Ring experience doesn't make you SWAT any more than being SWAT makes you an MMA contender.


This is a huge thing. We were doing some training one day on room clearing. Someone made a comment; they'd done a demo of the approach we were using for some military operators... who were amazed that our approach was to push on through, not back out. Until they realized that cops can't call in an air strike or artillery. (Except in Philly... )

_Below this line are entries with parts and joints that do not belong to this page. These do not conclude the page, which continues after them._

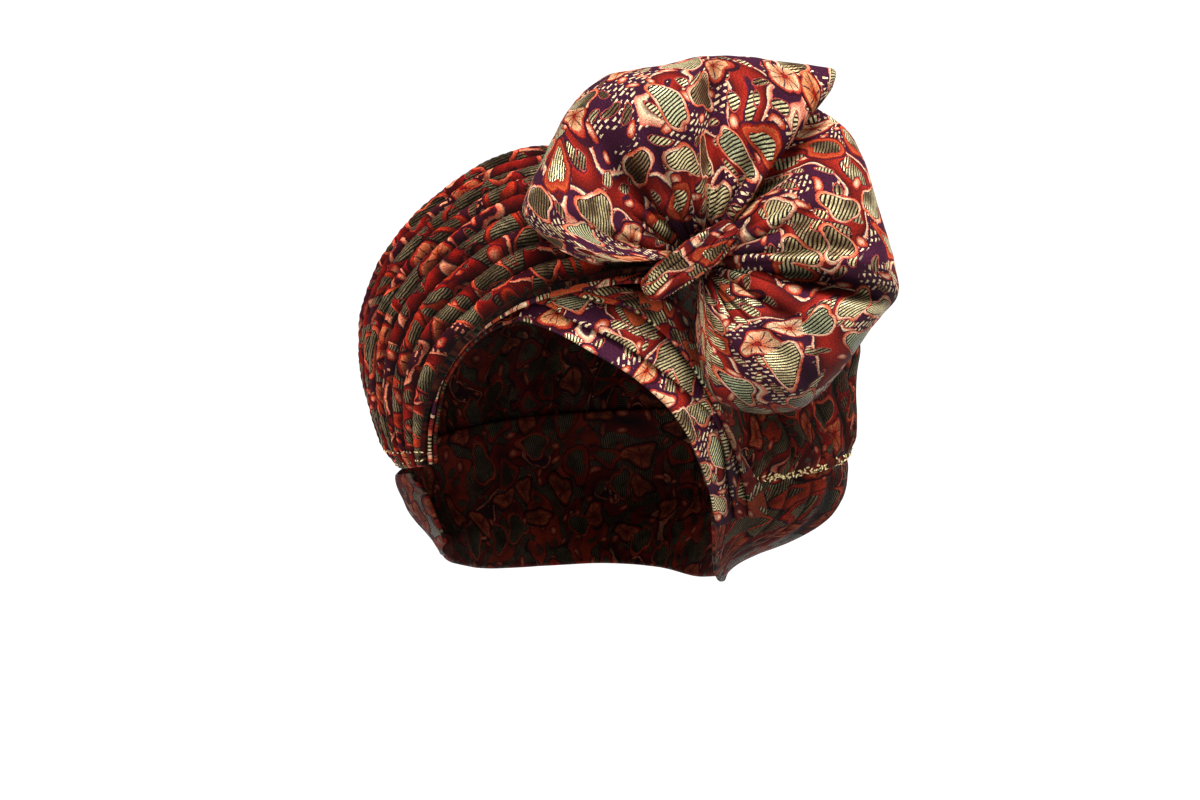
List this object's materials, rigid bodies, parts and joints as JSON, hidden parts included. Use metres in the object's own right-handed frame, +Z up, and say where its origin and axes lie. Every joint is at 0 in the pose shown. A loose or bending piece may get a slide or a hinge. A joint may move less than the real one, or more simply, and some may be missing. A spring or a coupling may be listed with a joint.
{
  "type": "tied gele head tie",
  "caption": "Tied brocade gele head tie with a pleated halo fan, folded brow bands, a puffed head bag and a large two-loop bow at one side.",
  "frame": {"origin": "middle of the head at the level of the brow, where the tie sits", "axes": "+Z up, -Y to the face side, +X to the wearer's left, the side of the bow"},
  "size_m": [0.2691, 0.2074, 0.2681],
  "materials": {
    "crown_bag": "woven brocade with metallic gold thread",
    "nape_wrap": "woven brocade with metallic gold thread",
    "pleat_fan": "woven brocade with metallic gold thread",
    "brow_hem": "woven brocade with metallic gold thread",
    "brow_band": "woven brocade with metallic gold thread",
    "brow_fold_lower": "woven brocade with metallic gold thread",
    "brow_fold_upper": "woven brocade with metallic gold thread",
    "knot": "woven brocade with metallic gold thread",
    "bow_loop_upper": "woven brocade with metallic gold thread",
    "bow_loop_lower": "woven brocade with metallic gold thread"
  },
  "bodies": {
    "root": {"crown_bag": "crown_bag", "nape_wrap": "nape_wrap", "pleat_fan": "pleat_fan", "brow_hem": "brow_hem", "brow_band": "brow_band", "brow_fold_lower": "brow_fold_lower", "brow_fold_upper": "brow_fold_upper", "knot": "knot", "bow_loop_upper": "bow_loop_upper", "bow_loop_lower": "bow_loop_lower"}
  },
  "joints": []
}
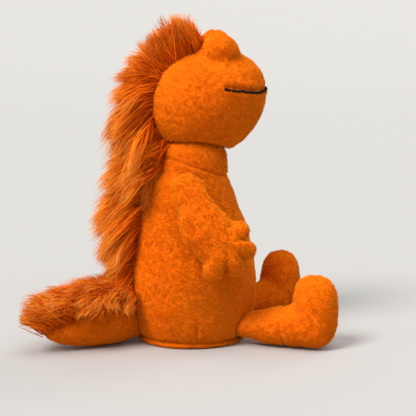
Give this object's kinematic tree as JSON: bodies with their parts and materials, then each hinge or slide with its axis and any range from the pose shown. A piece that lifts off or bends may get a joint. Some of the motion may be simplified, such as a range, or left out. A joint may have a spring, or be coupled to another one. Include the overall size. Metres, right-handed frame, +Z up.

I think it's a really powerful temptation for humans to reach out and take what seems to work for the high speed types -- without assessing if it's appropriate for your operational environment. "After all, if it works for SEALS/Green Berets/PJs/The Justice League... it must work for us!" seems to be the thinking... often followed by amazement when the tactic doesn't fit the situation.

Jason Azze said...

This reminds me of a phrase we throw around a lot in the IT community: "Strong opinions, weakly held."

Natalie said...

Extrapolation goes much further than that, though.
Most people do not realize how much who they are - physically and emotionally - affects how they experience and interact with the world around them. And nowhere, in my opinion, is this more true than at the most basic level of communication: physical signals and, of course, violence.
My huusband is a big, strong man. Even before training. Once he went through puberty, he did not need to pay attention to many subtle signs about people and they way they talk/act/appear, because 1) he could handle most anything they threw at him and b) people didn't usually pick someone like him to fight with. So, he learned to be very observant of big egos and reaching for weapons, but will miss a lot of subtle clues.
I am a small female, and in my youth ended up a LOT on the streets, at night, in Europe, and often in strange cities and not speaking the language. I could not afford to miss cues that violence was probable/likely, but often could not rely on language skills since I would be in a foreign country, so now I am very good at picking up on a lot of subtlety about behavior, gestures, tones etc. way before a situation is truly escalating. I am also much more tuned in to opportunistic criminals, rather than chest-thumping ego dominance games.
What you notice depends not on what you fear, but WHY you fear it; what your weaknesses and strengths truly are, what your subconscious knows will put you in the most danger. You can afford to be confident - and thus, less attentive - where you can rest on your strengths. And so what you observe, what you experience, and how you handle it, will depend to a huge extent on what kind of person you are physically, what you can physically survive or dish out, because your body knows this even if your mind tries to pretend otherwise.
And then you try to pass on your tips on what to look for and how to handle it to someone who built and equipped completely differently, and wonder why that extrapolation isn't clicking. (Not you particularly - you make a huge effort to keep it useful for many kinds of people - but generally speaking).
(I wonder if this is part of the reason why women prefer women instructors, because it is rare to find a man who understands how ugh a woman's experience of the world and approach towards violence differs from his?)

Nick B. said...

One can learn from all experiences, its how its internalized that matters. I agree, this mirrors the IT phrases. Often these statements come from those whil fill their clasees with 'Nam experience, or "true" stories of combat experienc. The I haven' been shot at in 6 weeks types.

Anonymous said...

Great post Rory! Definitely enjoy your blog!